**Given task:**
Could you output each line of the data that follows exactly?

**Given data:**
※

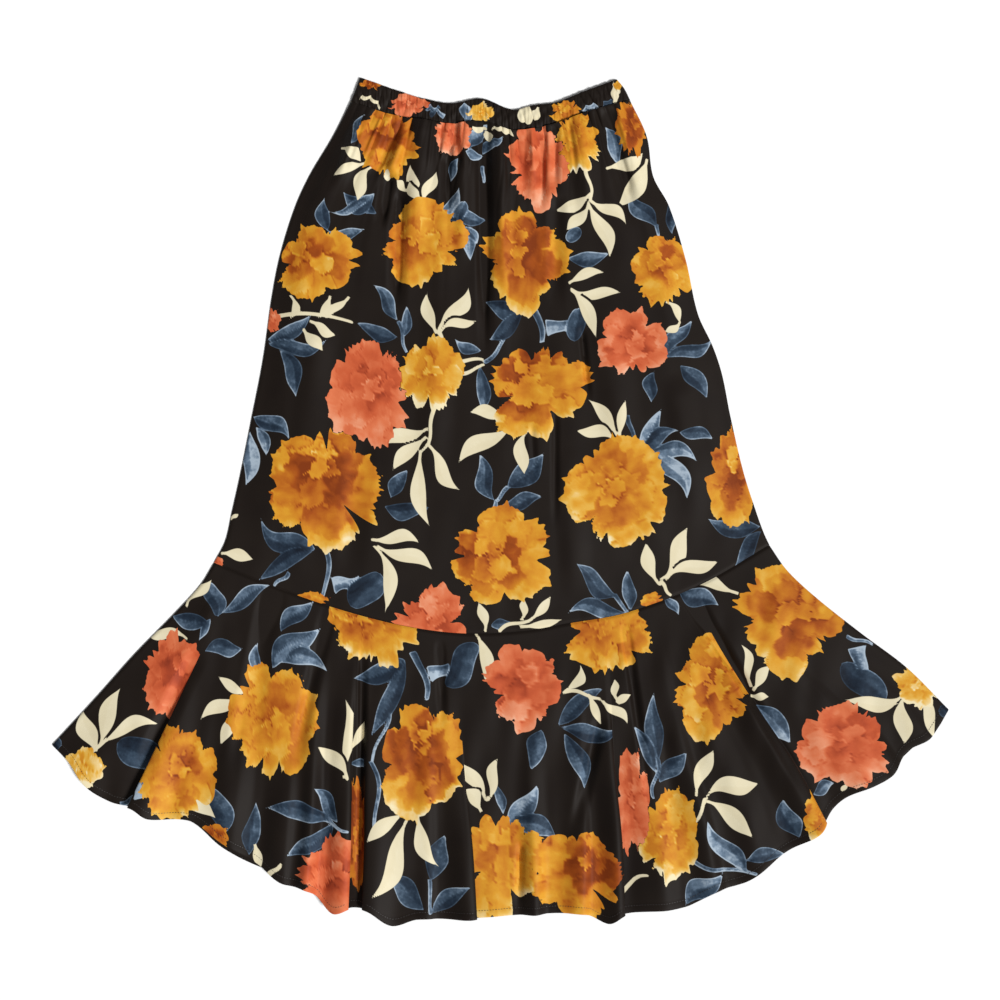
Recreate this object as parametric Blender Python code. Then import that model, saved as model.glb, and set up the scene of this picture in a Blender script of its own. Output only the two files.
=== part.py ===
"""Pull-on flounce skirt, laid flat with its front up: an elastic waistband with gathers,
an A-line body and a flared flounce. X is to the right, Y towards the waist, Z up.
The outline and fold tables are in millimetres, and everything is built in metres."""

import math
import random
from collections import namedtuple

import bmesh
import bpy
import numpy as np

# Driving sizes, in metres
MM = 0.001
CLOTH_WALL = 1.2 * MM
BAND_WALL = 1.8 * MM
SEAM_GAP = 0.3 * MM
BACK_INSET = 1.5 * MM
FRONT_UNDERSIDE = CLOTH_WALL + SEAM_GAP

# Middle of the tables' box, which becomes the origin, in mm
MIDDLE_X = 0.5
MIDDLE_Y = -1.4

# Gathers of the elastic waist, and how far they run down into the body
GATHERS = 32
GATHER_RISE = 1.3 * MM
GATHER_LEAST = 0.55
GATHER_SCALLOP = 0.8 * MM
GATHER_LENGTH = 34.0 * MM
GATHER_SEED = 11
BAND_EDGE_RISE = 0.55

# Grid of each piece, as columns by rows
COLUMNS_PER_GATHER = 4
BODY_COLUMNS_PER_GATHER = 2
BAND_ROWS = 3
GATHERED_ROWS = 5
GATHERED_SHARE = 0.13
BODY_ROWS = 15
BACK_COLUMNS = 22
BACK_ROWS = 14
FLOUNCE_ROWS = 11
FLOUNCE_BACK_COLUMNS = 46
FLOUNCE_BACK_ROWS = 8
WAVE_STEP = 13.0 * MM

# Soft rise of the front over the back, away from the side folds and the seams
SIDE_SHARE = 0.08
BODY_PUFF = 3.0 * MM
BODY_PUFF_AT_WAIST = 0.35
BODY_PUFF_START = 45.0 * MM
BODY_PUFF_END = 0.25
FLOUNCE_PUFF = 1.5 * MM
FLOUNCE_PUFF_START = 0.33
FLOUNCE_PUFF_LOSS = 0.4

# Shares of a crease's length over which it comes up and dies out
CREASE_BEFORE = 0.12
CREASE_IN = 0.2
CREASE_PAST = 0.08
CREASE_OUT = 0.5

# A wave is at its full rise just past the hem
WAVE_FULL = 1.05

# Finish of the printed viscose: its near-black ground and its roughness
GROUND = (0.018, 0.012, 0.011)
ROUGHNESS = 0.55

Level = namedtuple("Level", "left_x left_y right_x right_y")
Spot = namedtuple("Spot", "x y")
Fold = namedtuple("Fold", "from_x from_y to_x to_y rise left right")
Wave = namedtuple("Wave", "crest_seam crest_hem rise trough_seam trough_hem trough_rise begins")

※

**Response to this exercise:**
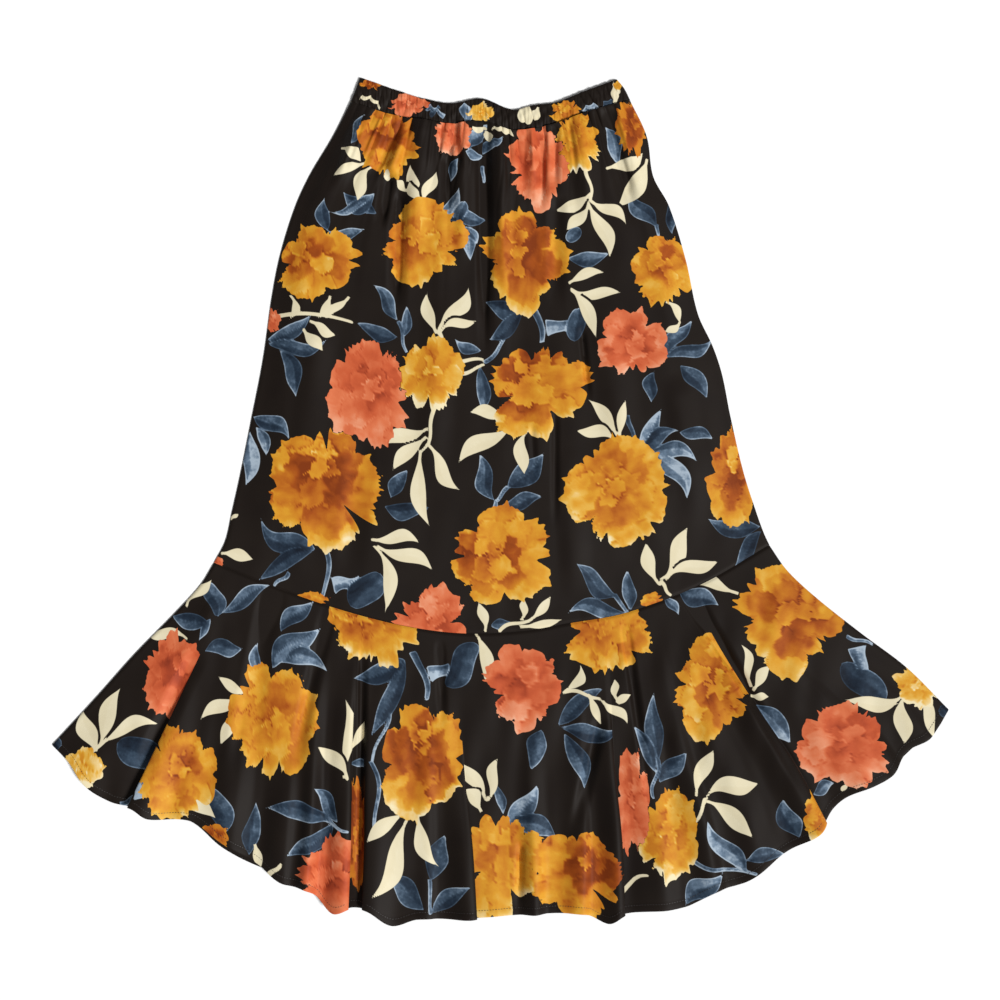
Recreate this object as parametric Blender Python code. Then import that model, saved as model.glb, and set up the scene of this picture in a Blender script of its own. Output only the two files.
=== part.py ===
"""Pull-on flounce skirt, laid flat with its front up: an elastic waistband with gathers,
an A-line body and a flared flounce. X is to the right, Y towards the waist, Z up.
The outline and fold tables are in millimetres, and everything is built in metres."""

import math
import random
from collections import namedtuple

import bmesh
import bpy
import numpy as np

# Driving sizes, in metres
MM = 0.001
CLOTH_WALL = 1.2 * MM
BAND_WALL = 1.8 * MM
SEAM_GAP = 0.3 * MM
BACK_INSET = 1.5 * MM
FRONT_UNDERSIDE = CLOTH_WALL + SEAM_GAP

# Middle of the tables' box, which becomes the origin, in mm
MIDDLE_X = 0.5
MIDDLE_Y = -1.4

# Gathers of the elastic waist, and how far they run down into the body
GATHERS = 32
GATHER_RISE = 1.3 * MM
GATHER_LEAST = 0.55
GATHER_SCALLOP = 0.8 * MM
GATHER_LENGTH = 34.0 * MM
GATHER_SEED = 11
BAND_EDGE_RISE = 0.55

# Grid of each piece, as columns by rows
COLUMNS_PER_GATHER = 4
BODY_COLUMNS_PER_GATHER = 2
BAND_ROWS = 3
GATHERED_ROWS = 5
GATHERED_SHARE = 0.13
BODY_ROWS = 15
BACK_COLUMNS = 22
BACK_ROWS = 14
FLOUNCE_ROWS = 11
FLOUNCE_BACK_COLUMNS = 46
FLOUNCE_BACK_ROWS = 8
WAVE_STEP = 13.0 * MM

# Soft rise of the front over the back, away from the side folds and the seams
SIDE_SHARE = 0.08
BODY_PUFF = 3.0 * MM
BODY_PUFF_AT_WAIST = 0.35
BODY_PUFF_START = 45.0 * MM
BODY_PUFF_END = 0.25
FLOUNCE_PUFF = 1.5 * MM
FLOUNCE_PUFF_START = 0.33
FLOUNCE_PUFF_LOSS = 0.4

# Shares of a crease's length over which it comes up and dies out
CREASE_BEFORE = 0.12
CREASE_IN = 0.2
CREASE_PAST = 0.08
CREASE_OUT = 0.5

# A wave is at its full rise just past the hem
WAVE_FULL = 1.05

# Finish of the printed viscose: its near-black ground and its roughness
GROUND = (0.018, 0.012, 0.011)
ROUGHNESS = 0.55

Level = namedtuple("Level", "left_x left_y right_x right_y")
Spot = namedtuple("Spot", "x y")
Fold = namedtuple("Fold", "from_x from_y to_x to_y rise left right")
Wave = namedtuple("Wave", "crest_seam crest_hem rise trough_seam trough_hem trough_rise begins")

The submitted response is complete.